2011年、2013年にはニューヨークで作品展を開き、外国の方にも「山中漆器」を知ってもらうことができました。今年もニューヨークで作品展を開く予定です。日本に限らず外国にも目を向けていきたいです。

もっともっと成長するためにも、修行時代を忘れず精進していきます。

田中 瑛子さん
弟子
田中 瑛子さん
師匠 中嶋 虎男さん
師匠
中嶋 虎男さん

師匠 中嶋 虎男さん
インタビュー

田中さんは、どんな職人ですか?

彼女の第一印象は「この子やるな…」と思いました。

当時、女性で木地師を目指す人はいなかったので、特に印象に残りました。

男の中に混じっても負けていませんでしたし、覚えも早く、私が常に言う「丁寧な仕事」を最初から実践していました。

それと、何より山中漆器に対する思いや、優れた木地師になりたいという意気込みが他の生徒より強かったと思います。

私の工房にいた頃、私と同じ物を一緒に作ったことがありました。1時間で私が30個作るところを彼女は最初10個作るのがやっとでした。しかし、次やる時は20個、25個と確実に増やしていきました。

壁にぶつかることもあると思いますが、これからも若い人の感覚で自分なりの新しい作品を生み出していってほしいと思います。

取材を終えて

取材中、田中さんの兄弟子から、彼女について聞くことができた。

「最初は大丈夫かな?と心配しました。でも、どん欲に技術を習得しようと努力する姿に、むしろ感心させられました」。そんな姿に兄弟子は、久々に教えがいのある子が来てくれたと確信し、後輩の育成に真剣に取り組んだとのこと。

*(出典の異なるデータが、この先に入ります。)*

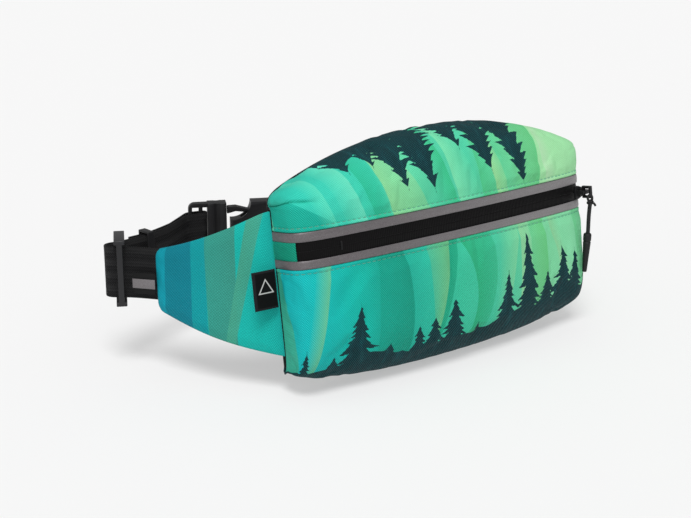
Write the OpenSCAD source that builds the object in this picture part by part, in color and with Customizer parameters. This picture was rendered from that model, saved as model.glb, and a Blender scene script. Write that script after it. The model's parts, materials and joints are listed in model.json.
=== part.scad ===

「師匠より厳しかったと思います。私のこと鬼に見えたかもしれません。でも彼女は泣きながら、絶対に諦めず最後までやり遂げていました。成長するのが目に見えてわかり、本当に教えがいがありました。」と、楽しい思い出のように当時を振り返っていた。

教える者の厳しさと身に付けようとする者の信念によって、卓越した技術は、この小さな山間の街で、確実に継承されていく。

山中漆器

山中漆器やまなかしっき

石川県加賀市の山中漆器は、安土桃山時代に越前の国から加賀市山中温泉の集落に木工を行う木地師の職人集団が移住してきたことに始まる。

その後、山中温泉の湯治客への土産物として作られ、江戸中期からは京都、金沢、会津から塗りや蒔絵の優れた技術を導入して木地、塗り物の産地として発展してきた。

縦木取りたてきどりなど山中独自の木地挽物技術には、薄挽きや加飾挽きなど優れたものがあり生産量においても全国でも群を抜いている。